Data extract
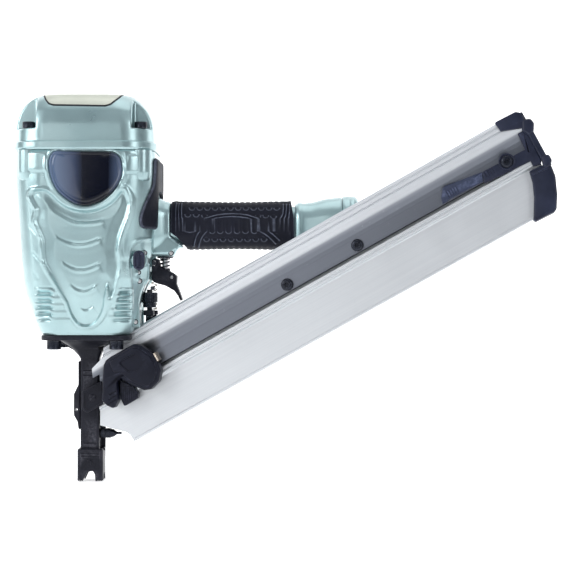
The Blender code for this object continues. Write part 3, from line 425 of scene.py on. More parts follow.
def sdf(u, v, pts):
    """Signed distance to a closed outline, positive inside."""
    d, _, _ = seg_dist(u, v, pts, closed=True)
    return np.where(inside(u, v, pts), d, -d)


def step(x, a, b):
    t = np.clip((x - a) / (b - a), 0, 1)
    return t * t * (3 - 2 * t)


def bump(x, w):
    return np.exp(-(x / w) ** 2)


def spline(points, n=8, closed=False):
    """Catmull-Rom through points, for flowing outlines."""
    P = [np.array(p, float) for p in points]
    m = len(P)
    out = []
    for i in range(m if closed else m - 1):
        p0 = P[(i - 1) % m] if closed or i > 0 else P[0]
        p1, p2 = P[i], P[(i + 1) % m]
        p3 = P[(i + 2) % m] if closed or i + 2 < m else P[-1]
        for k in range(n):
            t = k / n
            out.append(tuple(0.5 * ((2 * p1) + (p2 - p0) * t + (2 * p0 - 5 * p1 + 4 * p2 - p3) * t * t
                                    + (3 * p1 - p0 - 3 * p2 + p3) * t ** 3)))
    if not closed:
        out.append(tuple(P[-1]))
    return out


# ============================================================ materials


class Mat:
    """A small builder for node materials. Coordinates are the object's own, in metres."""

    def __init__(self, name, metallic=0.0, coat=0.0, coat_rough=0.1, ior=1.5, spec=0.5, aniso=0.0):
        self.m = bpy.data.materials.new(name)
        self.m.use_nodes = True
        self.t = self.m.node_tree
        self.b = self.t.nodes["Principled BSDF"]
        self.b.inputs["Metallic"].default_value = metallic
        self.b.inputs["Coat Weight"].default_value = coat
        self.b.inputs["Coat Roughness"].default_value = coat_rough
        self.b.inputs["IOR"].default_value = ior
        self.b.inputs["Specular IOR Level"].default_value = spec
        self.b.inputs["Anisotropic"].default_value = aniso
        self.coord = self.t.nodes.new("ShaderNodeTexCoord").outputs["Object"]
        self.height = None

    def node(self, kind, **inputs):
        n = self.t.nodes.new(kind)
        for k, v in inputs.items():
            self.set(n.inputs[k.replace("_", " ")], v)
        return n

    def set(self, socket, value):
        if isinstance(value, bpy.types.NodeSocket):
            self.t.links.new(value, socket)
        else:
            socket.default_value = value

    def mapped(self, scale, rotation=(0, 0, 0)):
        n = self.t.nodes.new("ShaderNodeMapping")
        self.t.links.new(self.coord, n.inputs["Vector"])
        n.inputs["Scale"].default_value = scale if hasattr(scale, "__len__") else (scale,) * 3
        n.inputs["Rotation"].default_value = rotation
        return n.outputs["Vector"]

    def noise(self, scale, detail=3.0, rough=0.5, stretch=None, rotation=(0, 0, 0)):
        n = self.t.nodes.new("ShaderNodeTexNoise")
        self.t.links.new(self.mapped(stretch or (1, 1, 1), rotation), n.inputs["Vector"])
        n.inputs["Scale"].default_value = scale
        n.inputs["Detail"].default_value = detail
        n.inputs["Roughness"].default_value = rough
        return n.outputs["Fac"]

    def voronoi(self, scale, feature="F1"):
        n = self.t.nodes.new("ShaderNodeTexVoronoi")
        n.feature = feature
        self.t.links.new(self.coord, n.inputs["Vector"])
        n.inputs["Scale"].default_value = scale
        return n.outputs["Distance"]

    def ramp(self, fac, *stops):
        n = self.t.nodes.new("ShaderNodeValToRGB")
        self.t.links.new(fac, n.inputs["Fac"])
        e = n.color_ramp.elements
        while len(e) < len(stops):
            e.new(0.5)
        for el, (pos, col) in zip(e, stops):
            el.position = pos
            el.color = (*col, 1.0) if hasattr(col, "__len__") else (col, col, col, 1.0)
        return n.outputs["Color"]

    def mix(self, fac, a, b, mode="MIX"):
        n = self.t.nodes.new("ShaderNodeMix")
        n.data_type = "RGBA"
        n.blend_type = mode
        for s, v in ((n.inputs[0], fac), (n.inputs[6], a), (n.inputs[7], b)):
            if isinstance(v, bpy.types.NodeSocket):
                self.t.links.new(v, s)
            elif hasattr(v, "__len__"):
                s.default_value = (*v, 1.0) if len(v) == 3 else v
            else:
                s.default_value = v
        return n.outputs[2]

    def math(self, op, a, b=0.0, clamp=False):
        n = self.t.nodes.new("ShaderNodeMath")
        n.operation = op
        n.use_clamp = clamp
        for s, v in ((n.inputs[0], a), (n.inputs[1], b)):
            if isinstance(v, bpy.types.NodeSocket):
                self.t.links.new(v, s)
            else:
                s.default_value = v
        return n.outputs[0]

    def edges(self, lo, hi):
        """Mask from curvature: 1 on convex edges. Used for wear, for painted edge highlights and, turned round, for
        painted shade in creases.
        """
        g = self.t.nodes.new("ShaderNodeNewGeometry")
        return self.ramp(g.outputs["Pointiness"], (lo, 0.0), (hi, 1.0))

    def relief(self, height, distance, strength=1.0):
        n = self.t.nodes.new("ShaderNodeBump")
        n.inputs["Strength"].default_value = strength
        n.inputs["Distance"].default_value = distance
        self.t.links.new(height, n.inputs["Height"])
        if self.height is not None:
            self.t.links.new(self.height, n.inputs["Normal"])
        self.height = n.outputs["Normal"]
        self.t.links.new(self.height, self.b.inputs["Normal"])

    def colour(self, v):
        self.set(self.b.inputs["Base Color"], v)

    def rough(self, v):
        self.set(self.b.inputs["Roughness"], v)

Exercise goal
Output all of the material, please, exactly as it stands.

Finished task
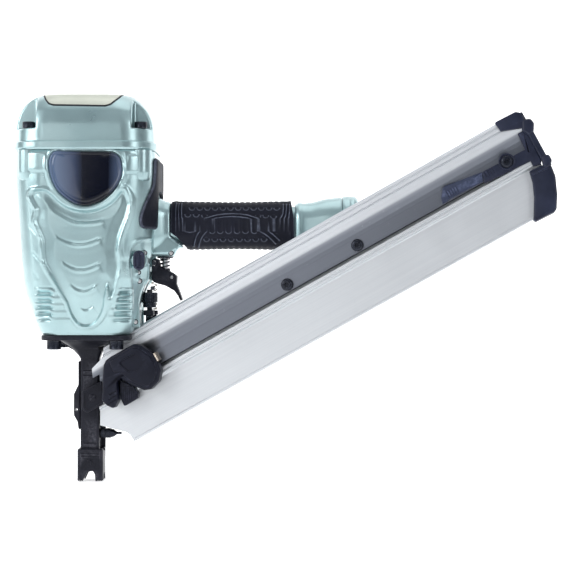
The Blender code for this object continues. Write part 3, from line 425 of scene.py on. More parts follow.
def sdf(u, v, pts):
    """Signed distance to a closed outline, positive inside."""
    d, _, _ = seg_dist(u, v, pts, closed=True)
    return np.where(inside(u, v, pts), d, -d)


def step(x, a, b):
    t = np.clip((x - a) / (b - a), 0, 1)
    return t * t * (3 - 2 * t)


def bump(x, w):
    return np.exp(-(x / w) ** 2)


def spline(points, n=8, closed=False):
    """Catmull-Rom through points, for flowing outlines."""
    P = [np.array(p, float) for p in points]
    m = len(P)
    out = []
    for i in range(m if closed else m - 1):
        p0 = P[(i - 1) % m] if closed or i > 0 else P[0]
        p1, p2 = P[i], P[(i + 1) % m]
        p3 = P[(i + 2) % m] if closed or i + 2 < m else P[-1]
        for k in range(n):
            t = k / n
            out.append(tuple(0.5 * ((2 * p1) + (p2 - p0) * t + (2 * p0 - 5 * p1 + 4 * p2 - p3) * t * t
                                    + (3 * p1 - p0 - 3 * p2 + p3) * t ** 3)))
    if not closed:
        out.append(tuple(P[-1]))
    return out


# ============================================================ materials


class Mat:
    """A small builder for node materials. Coordinates are the object's own, in metres."""

    def __init__(self, name, metallic=0.0, coat=0.0, coat_rough=0.1, ior=1.5, spec=0.5, aniso=0.0):
        self.m = bpy.data.materials.new(name)
        self.m.use_nodes = True
        self.t = self.m.node_tree
        self.b = self.t.nodes["Principled BSDF"]
        self.b.inputs["Metallic"].default_value = metallic
        self.b.inputs["Coat Weight"].default_value = coat
        self.b.inputs["Coat Roughness"].default_value = coat_rough
        self.b.inputs["IOR"].default_value = ior
        self.b.inputs["Specular IOR Level"].default_value = spec
        self.b.inputs["Anisotropic"].default_value = aniso
        self.coord = self.t.nodes.new("ShaderNodeTexCoord").outputs["Object"]
        self.height = None

    def node(self, kind, **inputs):
        n = self.t.nodes.new(kind)
        for k, v in inputs.items():
            self.set(n.inputs[k.replace("_", " ")], v)
        return n

    def set(self, socket, value):
        if isinstance(value, bpy.types.NodeSocket):
            self.t.links.new(value, socket)
        else:
            socket.default_value = value

    def mapped(self, scale, rotation=(0, 0, 0)):
        n = self.t.nodes.new("ShaderNodeMapping")
        self.t.links.new(self.coord, n.inputs["Vector"])
        n.inputs["Scale"].default_value = scale if hasattr(scale, "__len__") else (scale,) * 3
        n.inputs["Rotation"].default_value = rotation
        return n.outputs["Vector"]

    def noise(self, scale, detail=3.0, rough=0.5, stretch=None, rotation=(0, 0, 0)):
        n = self.t.nodes.new("ShaderNodeTexNoise")
        self.t.links.new(self.mapped(stretch or (1, 1, 1), rotation), n.inputs["Vector"])
        n.inputs["Scale"].default_value = scale
        n.inputs["Detail"].default_value = detail
        n.inputs["Roughness"].default_value = rough
        return n.outputs["Fac"]

    def voronoi(self, scale, feature="F1"):
        n = self.t.nodes.new("ShaderNodeTexVoronoi")
        n.feature = feature
        self.t.links.new(self.coord, n.inputs["Vector"])
        n.inputs["Scale"].default_value = scale
        return n.outputs["Distance"]

    def ramp(self, fac, *stops):
        n = self.t.nodes.new("ShaderNodeValToRGB")
        self.t.links.new(fac, n.inputs["Fac"])
        e = n.color_ramp.elements
        while len(e) < len(stops):
            e.new(0.5)
        for el, (pos, col) in zip(e, stops):
            el.position = pos
            el.color = (*col, 1.0) if hasattr(col, "__len__") else (col, col, col, 1.0)
        return n.outputs["Color"]

    def mix(self, fac, a, b, mode="MIX"):
        n = self.t.nodes.new("ShaderNodeMix")
        n.data_type = "RGBA"
        n.blend_type = mode
        for s, v in ((n.inputs[0], fac), (n.inputs[6], a), (n.inputs[7], b)):
            if isinstance(v, bpy.types.NodeSocket):
                self.t.links.new(v, s)
            elif hasattr(v, "__len__"):
                s.default_value = (*v, 1.0) if len(v) == 3 else v
            else:
                s.default_value = v
        return n.outputs[2]

    def math(self, op, a, b=0.0, clamp=False):
        n = self.t.nodes.new("ShaderNodeMath")
        n.operation = op
        n.use_clamp = clamp
        for s, v in ((n.inputs[0], a), (n.inputs[1], b)):
            if isinstance(v, bpy.types.NodeSocket):
                self.t.links.new(v, s)
            else:
                s.default_value = v
        return n.outputs[0]

    def edges(self, lo, hi):
        """Mask from curvature: 1 on convex edges. Used for wear, for painted edge highlights and, turned round, for
        painted shade in creases.
        """
        g = self.t.nodes.new("ShaderNodeNewGeometry")
        return self.ramp(g.outputs["Pointiness"], (lo, 0.0), (hi, 1.0))

    def relief(self, height, distance, strength=1.0):
        n = self.t.nodes.new("ShaderNodeBump")
        n.inputs["Strength"].default_value = strength
        n.inputs["Distance"].default_value = distance
        self.t.links.new(height, n.inputs["Height"])
        if self.height is not None:
            self.t.links.new(self.height, n.inputs["Normal"])
        self.height = n.outputs["Normal"]
        self.t.links.new(self.height, self.b.inputs["Normal"])

    def colour(self, v):
        self.set(self.b.inputs["Base Color"], v)

    def rough(self, v):
        self.set(self.b.inputs["Roughness"], v)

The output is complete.